If every even numbered year, they re-released the core books with all the errata included, they'd put it pretty squarely in the hands of the consumer -- upgrade or don't, it's 99.99 percent compatible either way.
 


4e will come because it has to.

Book publishing houses are not like authors. They must produce to exist and must have an expanding market to get the volumes they need. If the market doesn't expand it must be renewed by forcing us to replace books.

At some stage structured story telling in the style of Dungeons and Dragons will have enough supporters and material that it will exist like amateur theatre. Pay someone for a story to use but the rules are understood by everyone so use what you know. (This may be happening now with OGL and D20 - time will tell)

This is somewhat modified by the fact that WOTC makes far more than books. Miniatures, licensing, and cards probably make more for the company than game books. These reduce the need for game renewal and might prolong 3.5E. That doesn't mean that WOTC can ignore the books and lose its leadership role. If 3.5 was left long enough I think an uncontrolled 4th edition would emerge from another source than WOTC. I don't think they will allow that.


To every thing,,,,, turn, turn, turn.
 

Shortman McLeod said:
Don't forget that tabletop RPGs as a whole are slowly dying out. The average age of RPG tabletop gamers is probably 40 or so. Give it about 10 or 15 years, and everything will be World of Warcraft-style games (i.e. computer/online/video games).

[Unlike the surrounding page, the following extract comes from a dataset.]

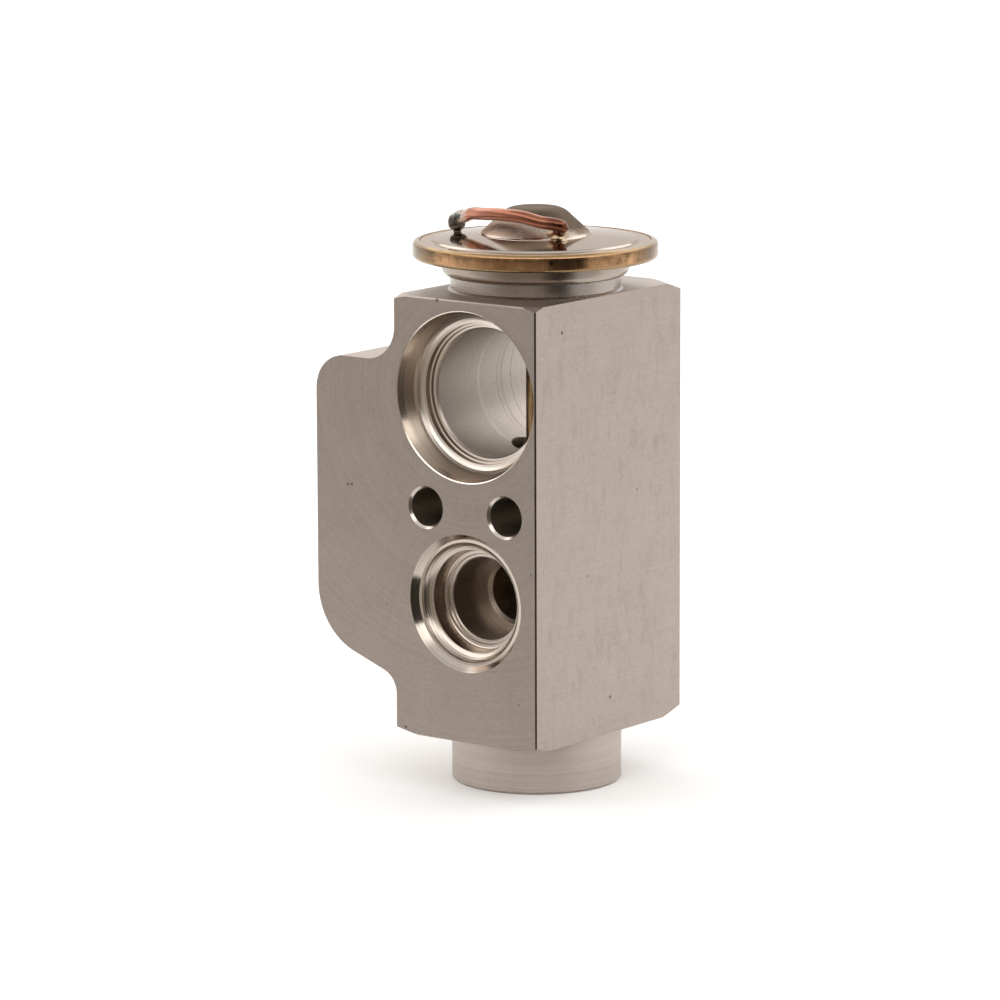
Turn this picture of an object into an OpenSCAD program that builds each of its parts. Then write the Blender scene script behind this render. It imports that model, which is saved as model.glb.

Shrug. It's just the future, bro.

Wondering this myself.

The average age of a Dragon mag reader is about 25 according to them, at least a couple of years ago anyway. In my own experience, I've played with about 50 different gamers over the past couple of years, and, at the ripe old age of 34, no one has been older than me. In fact, in my group of seven players, half were under 20.

So, while I'm sure the number of older gamers has certainly grown as we've all gotten older, there does seem to be a rather large number of new blood coming up through the ranks as well.
 

If every even numbered year, they re-released the core books with all the errata included, they'd put it pretty squarely in the hands of the consumer -- upgrade or don't, it's 99.99 percent compatible either way.

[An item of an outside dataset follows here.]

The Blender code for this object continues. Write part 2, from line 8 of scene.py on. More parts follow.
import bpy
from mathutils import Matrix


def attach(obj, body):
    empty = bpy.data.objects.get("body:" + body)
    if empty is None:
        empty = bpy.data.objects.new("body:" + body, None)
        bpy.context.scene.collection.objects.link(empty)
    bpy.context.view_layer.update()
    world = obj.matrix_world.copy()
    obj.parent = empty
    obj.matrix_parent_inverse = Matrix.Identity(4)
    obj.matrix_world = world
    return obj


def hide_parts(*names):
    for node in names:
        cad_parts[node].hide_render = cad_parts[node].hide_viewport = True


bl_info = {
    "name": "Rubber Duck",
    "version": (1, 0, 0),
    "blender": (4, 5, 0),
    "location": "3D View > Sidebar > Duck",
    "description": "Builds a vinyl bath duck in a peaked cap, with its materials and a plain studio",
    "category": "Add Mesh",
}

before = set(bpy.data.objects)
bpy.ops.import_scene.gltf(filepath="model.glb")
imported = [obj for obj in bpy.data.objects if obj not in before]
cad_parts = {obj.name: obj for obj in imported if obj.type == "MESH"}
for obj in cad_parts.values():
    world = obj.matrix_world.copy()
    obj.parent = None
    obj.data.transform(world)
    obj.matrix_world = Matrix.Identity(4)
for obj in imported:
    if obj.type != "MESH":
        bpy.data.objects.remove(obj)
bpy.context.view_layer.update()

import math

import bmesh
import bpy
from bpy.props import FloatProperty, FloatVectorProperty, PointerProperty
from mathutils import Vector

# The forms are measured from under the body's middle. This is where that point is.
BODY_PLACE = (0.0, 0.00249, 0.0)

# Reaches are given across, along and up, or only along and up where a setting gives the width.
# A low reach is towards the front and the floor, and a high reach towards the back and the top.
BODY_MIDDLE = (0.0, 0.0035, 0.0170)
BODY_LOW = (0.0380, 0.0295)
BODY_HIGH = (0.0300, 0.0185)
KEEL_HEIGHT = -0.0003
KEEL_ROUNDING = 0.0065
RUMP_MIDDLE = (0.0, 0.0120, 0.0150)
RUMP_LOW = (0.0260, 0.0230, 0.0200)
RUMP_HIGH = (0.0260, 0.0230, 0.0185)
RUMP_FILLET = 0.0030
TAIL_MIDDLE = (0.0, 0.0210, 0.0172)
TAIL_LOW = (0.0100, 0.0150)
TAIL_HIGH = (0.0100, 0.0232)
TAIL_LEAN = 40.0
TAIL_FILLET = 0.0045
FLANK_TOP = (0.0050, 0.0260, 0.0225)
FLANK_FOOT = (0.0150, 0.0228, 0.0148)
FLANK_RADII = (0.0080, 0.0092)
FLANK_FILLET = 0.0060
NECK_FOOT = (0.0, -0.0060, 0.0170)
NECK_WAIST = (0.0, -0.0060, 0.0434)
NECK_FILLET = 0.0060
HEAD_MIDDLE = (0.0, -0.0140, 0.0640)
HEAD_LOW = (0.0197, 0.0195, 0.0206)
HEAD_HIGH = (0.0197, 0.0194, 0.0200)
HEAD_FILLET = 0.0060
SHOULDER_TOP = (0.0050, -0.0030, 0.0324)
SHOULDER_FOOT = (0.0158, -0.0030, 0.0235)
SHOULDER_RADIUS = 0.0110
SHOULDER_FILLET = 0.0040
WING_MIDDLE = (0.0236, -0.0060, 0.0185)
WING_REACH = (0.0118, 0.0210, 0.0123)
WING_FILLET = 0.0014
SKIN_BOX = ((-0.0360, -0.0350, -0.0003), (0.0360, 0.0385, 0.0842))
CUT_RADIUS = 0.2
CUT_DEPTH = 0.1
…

Don't get me wrong...I'd go for a system like that, but I'd spread it out just a bit more. Buying revised core books every 2 years would probably be too hot a production schedule for most consumers. Perhaps every 4-5 years?
The average age of RPG tabletop gamers is probably 40 or so.

I'm not registered, so I can't do the search, but there was a poll on EN World that queried about player ages. I don't think the average was that high.
 

I can't think of a multiplayer roleplaying game that hasn't released some sort of comprehensive rules fixes from time to time. MMOs have patches that both introduce new content and tweak rules with which the designers are dissatisfied on a regular basis. Fans howl in protest or chortle with glee... not at all unlike what we see in D&D. The same thing is done in the LARPs I've been involved in - a new edition of the rulebook comes out, revising rules calls made on the spot over the past few years.

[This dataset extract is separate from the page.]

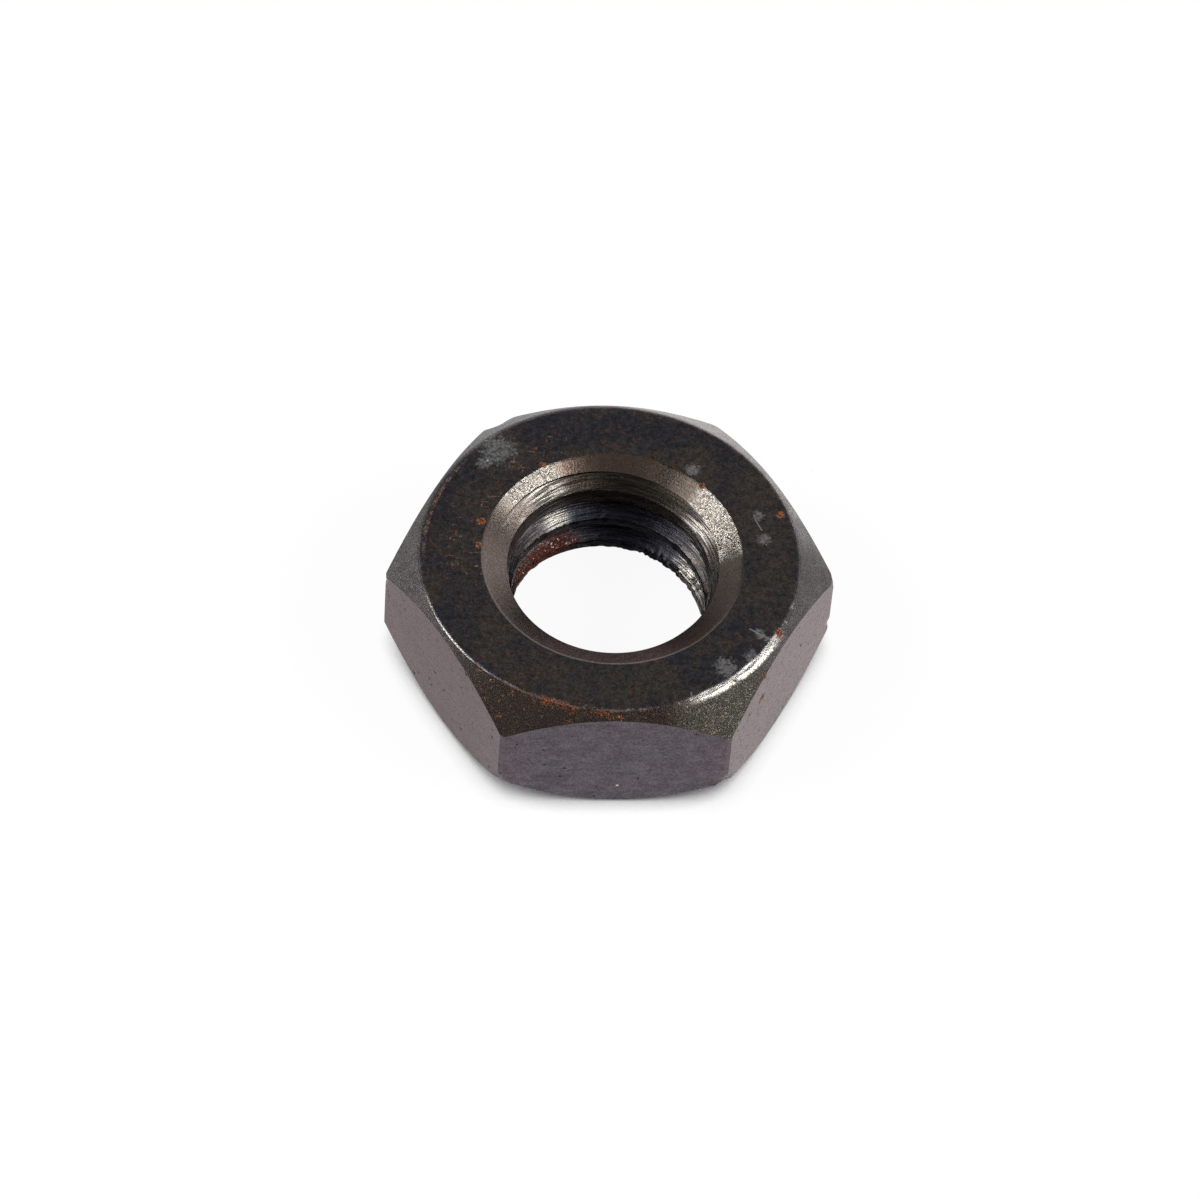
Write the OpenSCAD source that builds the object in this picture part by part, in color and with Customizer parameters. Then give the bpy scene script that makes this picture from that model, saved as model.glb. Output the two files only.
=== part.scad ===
// Thin hexagon nut, chamfered on both ends, with a countersunk thread.
// The bore axis is +Z, the lower end face lies on z = 0, and two of the flats face along Y.

/* [Hexagon] */
// Width across the flats
across_flats = 13; // [12:0.1:17]
// Height from one end face to the other
thickness = 4.8; // [4:0.1:8]
// How far the round blank stops short of each sharp corner
corner_relief = 0.05; // [0.02:0.01:0.2]

/* [End faces] */
// How far each flat end face stops short of the flats
face_inset = 0.2; // [0.1:0.02:0.5]
// Slope of the turned chamfer, measured from the end face
chamfer_angle = 45; // [20:1:50]
// Radius of the edge between an end face and its chamfer
edge_radius = 0.25; // [0.1:0.05:0.4]

/* [Thread] */
// Major diameter of the thread
thread_d = 8; // [7:0.1:9]
// Distance from one turn to the next
thread_pitch = 1.25; // [0.75:0.05:1.5]
// How much wider than the thread each countersink opens at the face
mouth_clearance = 0.7; // [0:0.05:0.8]
// Full angle of the countersinks
countersink_angle = 110; // [90:5:130]

/* [Hidden] */

HEX_SIDES = 6;
ROUND_SIDES = 120;
EDGE_STEPS = 4;
STEEL = [0.17, 0.165, 0.165];

// A 60 degree thread in a nut is cut 5/8 of the full V deep, and the V is
// sqrt(3)/2 of the pitch high, so this is what the bore loses on both sides.
THREAD_DEPTH_RATIO = 2 * 5 / 8 * sqrt(3) / 2;

corner_r = across_flats / 2 / cos(180 / HEX_SIDES);
blank_r = corner_r - corner_relief;
face_r = across_flats / 2 - face_inset;
chamfer_drop = (blank_r - face_r) * tan(chamfer_angle);
bore_r = (thread_d - THREAD_DEPTH_RATIO * thread_pitch) / 2;
mouth_r = (thread_d + mouth_clearance) / 2;
countersink_depth = (mouth_r - bore_r) / tan(countersink_angle / 2);

// Points of the rounded edge where the upper end face turns into its chamfer
function upper_edge() =
    let (centre = [face_r - edge_radius * tan(chamfer_angle / 2), thickness - edge_radius])
    [for (i = [0 : EDGE_STEPS])
        let (a = 90 - chamfer_angle * i / EDGE_STEPS)
        centre + edge_radius * [cos(a), sin(a)]];

// The same points on the lower end face, in the order that closes the outline
function lower_edge() =
    [for (i = [EDGE_STEPS : -1 : 0])
        let (p = upper_edge()[i])
        [p[0], thickness - p[1]]];

// Half section of everything that is turned: the bore, the countersinks,
// the end faces, the chamfers and the blank that just clips the corners
module turned_section() {
    polygon(concat(
        [[bore_r, thickness - countersink_depth], [mouth_r, thickness]],
        upper_edge(),
        [[blank_r, thickness - chamfer_drop], [blank_r, chamfer_drop]],
        lower_edge(),
        [[mouth_r, 0], [bore_r, countersink_depth]]
    ));
}

// The hexagon bar, with corners on the X axis
module hexagon_bar() {
    linear_extrude(thickness)
        circle(r = corner_r, $fn = HEX_SIDES);
}

// The nut: the bar and the turned form in common, so that each chamfer
// cuts a curved edge into every flat
module wheel_nut() {
    color(STEEL)
        intersection() {
            hexagon_bar();
            rotate_extrude($fn = ROUND_SIDES)
                turned_section();
        }
}

wheel_nut();
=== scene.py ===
import math

import bmesh
import bpy
from mathutils import Matrix, Vector, noise


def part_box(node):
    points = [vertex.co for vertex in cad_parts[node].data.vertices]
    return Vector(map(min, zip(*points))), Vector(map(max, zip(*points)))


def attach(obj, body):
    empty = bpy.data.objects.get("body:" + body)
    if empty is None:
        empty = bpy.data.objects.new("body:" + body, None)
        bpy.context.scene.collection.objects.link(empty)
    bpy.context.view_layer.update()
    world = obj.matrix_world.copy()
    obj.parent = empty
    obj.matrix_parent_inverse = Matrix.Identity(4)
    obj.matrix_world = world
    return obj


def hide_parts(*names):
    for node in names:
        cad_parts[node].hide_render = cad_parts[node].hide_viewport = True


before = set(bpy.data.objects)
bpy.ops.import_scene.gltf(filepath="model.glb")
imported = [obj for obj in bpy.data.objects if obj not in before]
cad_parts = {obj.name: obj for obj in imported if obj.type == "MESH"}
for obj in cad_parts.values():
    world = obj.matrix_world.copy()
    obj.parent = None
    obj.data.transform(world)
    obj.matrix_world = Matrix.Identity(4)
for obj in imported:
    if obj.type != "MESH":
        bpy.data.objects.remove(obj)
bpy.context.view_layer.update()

# The camera looks down at the front flat from a little left of it, from far
# enough away that the nut shows almost no perspective, and it is held a few
# degrees out of level.
MM = 0.001
CAMERA_ELEVATION = math.radians(53.4)
CAMERA_SIDESTEP = math.radians(5.46)
CAMERA_ROLL = math.radians(4.68)
CAMERA_DISTANCE = 224.3 * MM
CAMERA_LENS = 203.4
FRAME_CENTRE_RIGHT = -0.4 * MM
FRAME_CENTRE_UP = -1.4 * MM

nut_low, nut_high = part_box("wheel_nut")


def place_camera(target):
    tilt, side = CAMERA_ELEVATION, CAMERA_SIDESTEP
    back = Vector((-math.cos(tilt) * math.sin(side), -math.cos(tilt) * math.cos(side), math.sin(tilt)))
    level = Vector((math.cos(side), -math.sin(side), 0))
    upright = back.cross(level)
    right = level * math.cos(CAMERA_ROLL) + upright * math.sin(CAMERA_ROLL)
    up = upright * math.cos(CAMERA_ROLL) - level * math.sin(CAMERA_ROLL)
    lens = bpy.data.cameras.new("camera")
    lens.lens = CAMERA_LENS
    lens.sensor_width = 36
    lens.clip_start = 1 * MM
    camera = bpy.data.objects.new("camera", lens)
    bpy.context.scene.collection.objects.link(camera)
    turn = Matrix((right, up, back)).transposed().to_4x4()
    place = target + back * CAMERA_DISTANCE + right * FRAME_CENTRE_RIGHT + up * FRAME_CENTRE_UP
    camera.matrix_world = Matrix.Translation(place) @ turn
    bpy.context.scene.camera = camera


place_camera(Vector((0, 0, nut_high.z)))

# The blank is a slice of hexagon bar in black steel, here in millimetres. Its
# punched bore is narrowest half way down, and both ends are turned, a little
# off centre, with a flat face, a chamfer across the flats and a countersink.
ACROSS_FLATS = (nut_high.y - nut_low.y) / MM
THICKNESS = (nut_high.z - nut_low.z) / MM
FACE_INSET = 0.2
CORNER_RELIEF = 0.05
FACE_R = ACROSS_FLATS / 2 - FACE_INSET
BLANK_R = ACROSS_FLATS / 2 / math.cos(math.radians(30)) - CORNER_RELIEF
CHAMFER_DROP = BLANK_R - FACE_R
THREAD_R = 4
THREAD_PITCH = 1.25
BORE_R = THREAD_R - 0.54127 * THREAD_PITCH
MOUTH_R = THREAD_R + 0.35
COUNTERSINK_SLOPE = math.tan(math.radians(55))
NECK_R = BORE_R - 0.1
UPPER_LIP_R = BORE_R + 0.14
LOWER_LIP_R = BORE_R - 0.06
UPPER_RUNOUT = Vector((-0.08, 0.04, 0))
LOWER_RUNOUT = Vector((0.1, -0.03, 0))
FACE_EDGE = 0.12
MOUTH_EDGE = 0.03
FLAT_EDGE = 0.04
FLAT_GRID = 0.2
COLUMNS = 300
SURFACE_STEP = 0.12
TINY = 1e-4
CUT_SNAP = 1e-5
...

If a game declines to fix problems with its rules (and no game has ever been able to boast both perfect rules and enough content to satisfy every player indefinitely), players will drift away. I take this to be one of the Great and Immutable Truths of Game Design.

Haven
 


WarlockLord said:
No way this would happen. Already 3.5 is bloated, and many of the books are repititive (2 PHBs!!!! 5 Monster Manuals!)

There really isn't much repetition in the monster manuals (if you exclude the fact that MMIV was mostly a collection of older monsters with some added levels) nor is there much repetition is the two players guides. Personally I'd be happy if they kept releasing monster manuals every few months as long as they didn't pull another MMIV.

I know I would welcome buying the core books over again, if most of the changes were new balance changes and error corrections. I think there are enough people who feel the same way that it makes too much financial success not to eventually release a new edition. However, if they decided to completely change everything that might be a big financial disaster for them.